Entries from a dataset
-- begin --
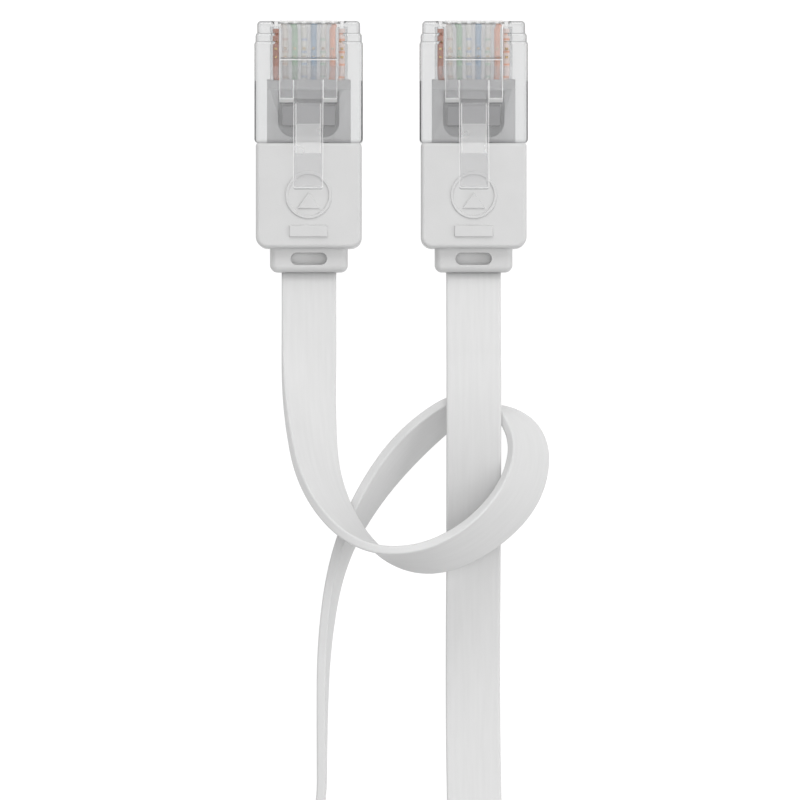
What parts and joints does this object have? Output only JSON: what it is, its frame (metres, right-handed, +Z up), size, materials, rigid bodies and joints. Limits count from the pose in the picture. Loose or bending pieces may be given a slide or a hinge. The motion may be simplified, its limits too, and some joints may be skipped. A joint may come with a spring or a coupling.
{
  "type": "flat ethernet patch cable",
  "caption": "Flat white network patch cable with a clear modular plug and slim boot on each end, one open loop and the spare length in a tied hank.",
  "frame": {"origin": "midway between the two plugs, on the surface that they lie on", "axes": "+Y the way both plugs point, +Z up through the latches, +X from plug a to plug b"},
  "size_m": [0.0436, 0.2066, 0.0111],
  "materials": {
    "clear_plastic": "clear moulded polycarbonate, glossy",
    "latch_plastic": "clear moulded polycarbonate, glossy",
    "guide_plastic": "clear moulded polycarbonate, satin",
    "wedge_plastic": "clear moulded polycarbonate, satin",
    "mould_plastic": "soft moulded vinyl, pale grey",
    "boot_plastic": "fine-grained white moulded vinyl",
    "cable_jacket": "smooth extruded white vinyl, low sheen",
    "copper": "bare stranded copper",
    "gold": "gold plating",
    "tie_fabric": "pale hook-and-loop strap",
    "wire_white_orange": "white insulation with an orange stripe",
    "wire_orange": "orange insulation",
    "wire_white_green": "white insulation with a green stripe",
    "wire_blue": "blue insulation",
    "wire_white_blue": "white insulation with a blue stripe",
    "wire_green": "green insulation",
    "wire_white_brown": "white insulation with a brown stripe",
    "wire_brown": "brown insulation"
  },
  "bodies": {
    "cable": {"housing_a": "clear_plastic", "wire_guide_a": "guide_plastic", "crimp_wedge_a": "wedge_plastic", "inner_mould_a": "mould_plastic", "jacket_end_a": "cable_jacket", "boot_a": "boot_plastic", "wire_cores_a": "copper", "wire_a_1": "wire_brown", "contact_a_1": "gold", "wire_a_2": "wire_white_brown", "contact_a_2": "gold", "wire_a_3": "wire_green", "contact_a_3": "gold", "wire_a_4": "wire_white_blue", "contact_a_4": "gold", "wire_a_5": "wire_blue", "contact_a_5": "gold", "wire_a_6": "wire_white_green", "contact_a_6": "gold", "wire_a_7": "wire_orange", "contact_a_7": "gold", "wire_a_8": "wire_white_orange", "contact_a_8": "gold", "housing_b": "clear_plastic", "wire_guide_b": "guide_plastic", "crimp_wedge_b": "wedge_plastic", "inner_mould_b": "mould_plastic", "jacket_end_b": "cable_jacket", "boot_b": "boot_plastic", "wire_cores_b": "copper", "wire_b_1": "wire_brown", "contact_b_1": "gold", "wire_b_2": "wire_white_brown", "contact_b_2": "gold", "wire_b_3": "wire_green", "contact_b_3": "gold", "wire_b_4": "wire_white_blue", "contact_b_4": "gold", "wire_b_5": "wire_blue", "contact_b_5": "gold", "wire_b_6": "wire_white_green", "contact_b_6": "gold", "wire_b_7": "wire_orange", "contact_b_7": "gold", "wire_b_8": "wire_white_orange", "contact_b_8": "gold", "cable_run_a": "cable_jacket", "cable_run_b": "cable_jacket", "cable_hank": "cable_jacket", "hank_tie_left": "tie_fabric", "hank_tie_right": "tie_fabric"},
    "latch_a_lever": {"latch_a": "latch_plastic"},
    "latch_b_lever": {"latch_b": "latch_plastic"}
  },
  "joints": [
    {"name": "latch_a_press", "type": "hinge", "parent": "cable", "child": "latch_a_lever", "pos_m": [-0.0089, 0.01275, 0.00625], "axis": [1, 0, 0], "range_deg": [0, 7], "stiffness_Nm_per_rad": 0.05},
    {"name": "latch_b_press", "type": "hinge", "parent": "cable", "child": "latch_b_lever", "pos_m": [0.0089, 0.01275, 0.00625], "axis": [1, 0, 0], "range_deg": [0, 7], "stiffness_Nm_per_rad": 0.05}
  ]
}
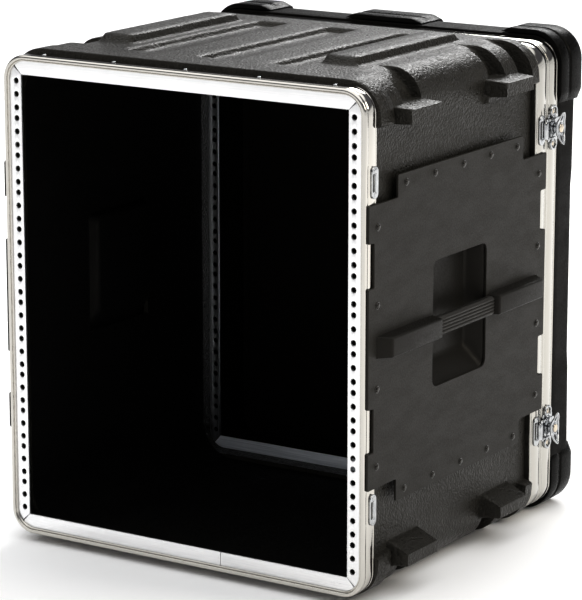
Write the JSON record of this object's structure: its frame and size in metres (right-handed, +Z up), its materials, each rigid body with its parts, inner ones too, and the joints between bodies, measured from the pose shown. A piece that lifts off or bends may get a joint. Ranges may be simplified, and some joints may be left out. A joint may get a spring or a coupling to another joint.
{
  "type": "equipment rack case",
  "caption": "Moulded rack case with aluminium valances, rack rails front and rear, side plates with pull-out grips, and a twist-latched rear lid.",
  "frame": {"origin": "centre of the base, on the surface that the case stands on", "axes": "+X across the rack opening, +Y from the open front towards the rear lid, +Z up"},
  "size_m": [0.54, 0.505, 0.6083],
  "materials": {
    "shell_plastic": "rotomoulded polyethylene with a fine pebble grain",
    "lid_plastic": "moulded polyethylene, finer grain than the body",
    "bumper_plastic": "moulded polyethylene, satin",
    "plate_plastic": "flat satin sheet",
    "handle_plastic": "moulded, satin",
    "rubber": "matt soft rubber",
    "aluminium": "natural extruded aluminium, brushed along its length",
    "zinc_plate": "bright zinc plated steel"
  },
  "bodies": {
    "case": {"body_shell": "shell_plastic", "front_rail_left": "aluminium", "front_rail_right": "aluminium", "front_sill_bottom_left": "aluminium", "front_sill_bottom_right": "aluminium", "front_sill_top": "aluminium", "front_valance": "aluminium", "handle_cap_front_left": "handle_plastic", "handle_cap_front_right": "handle_plastic", "handle_cap_rear_left": "handle_plastic", "handle_cap_rear_right": "handle_plastic", "handle_cup_left": "handle_plastic", "handle_cup_right": "handle_plastic", "keeper_front_lower_left": "zinc_plate", "keeper_front_lower_right": "zinc_plate", "keeper_front_upper_left": "zinc_plate", "keeper_front_upper_right": "zinc_plate", "keeper_rear_lower_left": "zinc_plate", "keeper_rear_lower_right": "zinc_plate", "keeper_rear_upper_left": "zinc_plate", "keeper_rear_upper_right": "zinc_plate", "rear_rail_left": "aluminium", "rear_rail_right": "aluminium", "rear_sill_bottom": "aluminium", "rear_sill_top": "aluminium", "rear_valance": "aluminium", "side_plate_left": "plate_plastic", "side_plate_right": "plate_plastic"},
    "rear_lid": {"latch_base_lower_left": "zinc_plate", "latch_base_lower_right": "zinc_plate", "latch_base_upper_left": "zinc_plate", "latch_base_upper_right": "zinc_plate", "latch_pin_lower_left": "zinc_plate", "latch_pin_lower_right": "zinc_plate", "latch_pin_upper_left": "zinc_plate", "latch_pin_upper_right": "zinc_plate", "lid_bumper_base_middle": "bumper_plastic", "lid_bumper_lower_left": "bumper_plastic", "lid_bumper_lower_right": "bumper_plastic", "lid_bumper_top_middle": "bumper_plastic", "lid_bumper_upper_left": "bumper_plastic", "lid_bumper_upper_right": "bumper_plastic", "lid_gasket": "rubber", "lid_shell": "lid_plastic", "lid_valance": "aluminium"},
    "grip_left": {"grip_left": "rubber"},
    "grip_right": {"grip_right": "rubber"},
    "latch_wing_upper_left": {"latch_wing_upper_left": "zinc_plate"},
    "latch_hook_upper_left": {"latch_hook_upper_left": "zinc_plate"},
    "latch_wing_upper_right": {"latch_wing_upper_right": "zinc_plate"},
    "latch_hook_upper_right": {"latch_hook_upper_right": "zinc_plate"},
    "latch_wing_lower_left": {"latch_wing_lower_left": "zinc_plate"},
    "latch_hook_lower_left": {"latch_hook_lower_left": "zinc_plate"},
    "latch_wing_lower_right": {"latch_wing_lower_right": "zinc_plate"},
    "latch_hook_lower_right": {"latch_hook_lower_right": "zinc_plate"}
  },
  "joints": [
    {"name": "rear_lid_lift_off", "type": "slide", "parent": "case", "child": "rear_lid", "axis": [0, 1, 0], "range_m": [0, 0.15]},
    {"name": "grip_pull_left", "type": "slide", "parent": "case", "child": "grip_left", "axis": [-1, 0, 0], "range_m": [0, 0.0075], "stiffness_N_per_m": 1500},
    {"name": "grip_pull_right", "type": "slide", "parent": "case", "child": "grip_right", "axis": [1, 0, 0], "range_m": [0, 0.0075], "stiffness_N_per_m": 1500},
    {"name": "latch_turn_upper_left", "type": "hinge", "parent": "rear_lid", "child": "latch_wing_upper_left", "pos_m": [-0.261, 0.1795, 0.4892], "axis": [-1, 0, 0], "range_deg": [0, 180]},
    {"name": "latch_hook_slide_upper_left", "type": "slide", "parent": "rear_lid", "child": "latch_hook_upper_left", "axis": [0, -1, 0], "range_m": [0, 0.006]},
    {"name": "latch_turn_upper_right", "type": "hinge", "parent": "rear_lid", "child": "latch_wing_upper_right", "pos_m": [0.261, 0.1795, 0.4892], "axis": [1, 0, 0], "range_deg": [0, 180]},
    {"name": "latch_hook_slide_upper_right", "type": "slide", "parent": "rear_lid", "child": "latch_hook_upper_right", "axis": [0, -1, 0], "range_m": [0, 0.006]},
    {"name": "latch_turn_lower_left", "type": "hinge", "parent": "rear_lid", "child": "latch_wing_lower_left", "pos_m": [-0.261, 0.1795, 0.1142], "axis": [-1, 0, 0], "range_deg": [0, 180]},
    {"name": "latch_hook_slide_lower_left", "type": "slide", "parent": "rear_lid", "child": "latch_hook_lower_left", "axis": [0, -1, 0], "range_m": [0, 0.006]},
    {"name": "latch_turn_lower_right", "type": "hinge", "parent": "rear_lid", "child": "latch_wing_lower_right", "pos_m": [0.261, 0.1795, 0.1142], "axis": [1, 0, 0], "range_deg": [0, 180]},
    {"name": "latch_hook_slide_lower_right", "type": "slide", "parent": "rear_lid", "child": "latch_hook_lower_right", "axis": [0, -1, 0], "range_m": [0, 0.006]}
  ],
  "couplings": [
    {"joint": "latch_hook_slide_upper_left", "follows": "latch_turn_upper_left", "m_per_rad": 0.0019},
    {"joint": "latch_hook_slide_upper_right", "follows": "latch_turn_upper_right", "m_per_rad": 0.0019},
    {"joint": "latch_hook_slide_lower_left", "follows": "latch_turn_lower_left", "m_per_rad": 0.0019},
    {"joint": "latch_hook_slide_lower_right", "follows": "latch_turn_lower_right", "m_per_rad": 0.0019}
  ]
}
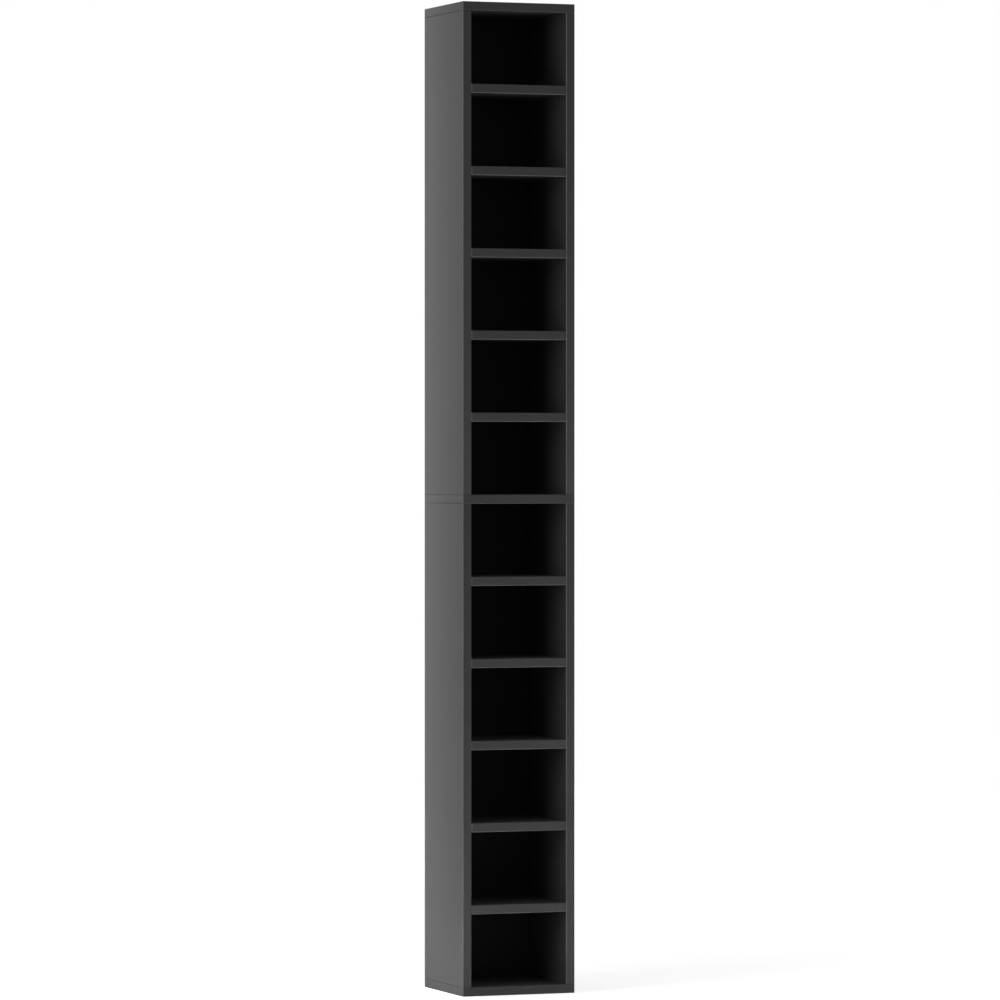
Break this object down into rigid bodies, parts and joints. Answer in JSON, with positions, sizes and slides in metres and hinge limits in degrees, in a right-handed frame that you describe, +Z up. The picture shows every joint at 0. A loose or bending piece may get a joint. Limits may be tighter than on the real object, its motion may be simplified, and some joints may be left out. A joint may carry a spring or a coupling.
{
  "type": "disc storage tower",
  "caption": "Tall, narrow open-fronted storage tower for discs, in two sections of square compartments with loose shelves on pegs.",
  "frame": {"origin": "on the floor, under the centre of the tower", "axes": "+Z up, the open front faces -Y, +X to the right seen from the front"},
  "size_m": [0.212, 0.202, 1.76],
  "materials": {
    "melamine_board": "satin",
    "hardboard_back": "matte",
    "black_nylon": "satin"
  },
  "bodies": {
    "carcass": {"bottom_panel": "melamine_board", "middle_panel": "melamine_board", "top_panel": "melamine_board", "lower_left_side": "melamine_board", "lower_right_side": "melamine_board", "upper_left_side": "melamine_board", "upper_right_side": "melamine_board", "lower_back_panel": "hardboard_back", "upper_back_panel": "hardboard_back", "shelf_1_support_left_front": "black_nylon", "shelf_1_support_left_rear": "black_nylon", "shelf_1_support_right_front": "black_nylon", "shelf_1_support_right_rear": "black_nylon", "shelf_2_support_left_front": "black_nylon", "shelf_2_support_left_rear": "black_nylon", "shelf_2_support_right_front": "black_nylon", "shelf_2_support_right_rear": "black_nylon", "shelf_3_support_left_front": "black_nylon", "shelf_3_support_left_rear": "black_nylon", "shelf_3_support_right_front": "black_nylon", "shelf_3_support_right_rear": "black_nylon", "shelf_4_support_left_front": "black_nylon", "shelf_4_support_left_rear": "black_nylon", "shelf_4_support_right_front": "black_nylon", "shelf_4_support_right_rear": "black_nylon", "shelf_5_support_left_front": "black_nylon", "shelf_5_support_left_rear": "black_nylon", "shelf_5_support_right_front": "black_nylon", "shelf_5_support_right_rear": "black_nylon", "shelf_6_support_left_front": "black_nylon", "shelf_6_support_left_rear": "black_nylon", "shelf_6_support_right_front": "black_nylon", "shelf_6_support_right_rear": "black_nylon", "shelf_7_support_left_front": "black_nylon", "shelf_7_support_left_rear": "black_nylon", "shelf_7_support_right_front": "black_nylon", "shelf_7_support_right_rear": "black_nylon", "shelf_8_support_left_front": "black_nylon", "shelf_8_support_left_rear": "black_nylon", "shelf_8_support_right_front": "black_nylon", "shelf_8_support_right_rear": "black_nylon", "shelf_9_support_left_front": "black_nylon", "shelf_9_support_left_rear": "black_nylon", "shelf_9_support_right_front": "black_nylon", "shelf_9_support_right_rear": "black_nylon", "shelf_10_support_left_front": "black_nylon", "shelf_10_support_left_rear": "black_nylon", "shelf_10_support_right_front": "black_nylon", "shelf_10_support_right_rear": "black_nylon"},
    "shelf_1_board": {"shelf_1": "melamine_board"},
    "shelf_2_board": {"shelf_2": "melamine_board"},
    "shelf_3_board": {"shelf_3": "melamine_board"},
    "shelf_4_board": {"shelf_4": "melamine_board"},
    "shelf_5_board": {"shelf_5": "melamine_board"},
    "shelf_6_board": {"shelf_6": "melamine_board"},
    "shelf_7_board": {"shelf_7": "melamine_board"},
    "shelf_8_board": {"shelf_8": "melamine_board"},
    "shelf_9_board": {"shelf_9": "melamine_board"},
    "shelf_10_board": {"shelf_10": "melamine_board"}
  },
  "joints": [
    {"name": "shelf_1_draw", "type": "slide", "parent": "carcass", "child": "shelf_1_board", "axis": [0, -1, 0], "range_m": [0, 0.2]},
    {"name": "shelf_2_draw", "type": "slide", "parent": "carcass", "child": "shelf_2_board", "axis": [0, -1, 0], "range_m": [0, 0.2]},
    {"name": "shelf_3_draw", "type": "slide", "parent": "carcass", "child": "shelf_3_board", "axis": [0, -1, 0], "range_m": [0, 0.2]},
    {"name": "shelf_4_draw", "type": "slide", "parent": "carcass", "child": "shelf_4_board", "axis": [0, -1, 0], "range_m": [0, 0.2]},
    {"name": "shelf_5_draw", "type": "slide", "parent": "carcass", "child": "shelf_5_board", "axis": [0, -1, 0], "range_m": [0, 0.2]},
    {"name": "shelf_6_draw", "type": "slide", "parent": "carcass", "child": "shelf_6_board", "axis": [0, -1, 0], "range_m": [0, 0.2]},
    {"name": "shelf_7_draw", "type": "slide", "parent": "carcass", "child": "shelf_7_board", "axis": [0, -1, 0], "range_m": [0, 0.2]},
    {"name": "shelf_8_draw", "type": "slide", "parent": "carcass", "child": "shelf_8_board", "axis": [0, -1, 0], "range_m": [0, 0.2]},
    {"name": "shelf_9_draw", "type": "slide", "parent": "carcass", "child": "shelf_9_board", "axis": [0, -1, 0], "range_m": [0, 0.2]},
    {"name": "shelf_10_draw", "type": "slide", "parent": "carcass", "child": "shelf_10_board", "axis": [0, -1, 0], "range_m": [0, 0.2]}
  ]
}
-- end --
(What this task involves) Which lines include the word "each"? Copy every one of them.

(Task result)
  "caption": "Flat white network patch cable with a clear modular plug and slim boot on each end, one open loop and the spare length in a tied hank.",
Write the JSON record of this object's structure: its frame and size in metres (right-handed, +Z up), its materials, each rigid body with its parts, inner ones too, and the joints between bodies, measured from the pose shown. A piece that lifts off or bends may get a joint. Ranges may be simplified, and some joints may be left out. A joint may get a spring or a coupling to another joint.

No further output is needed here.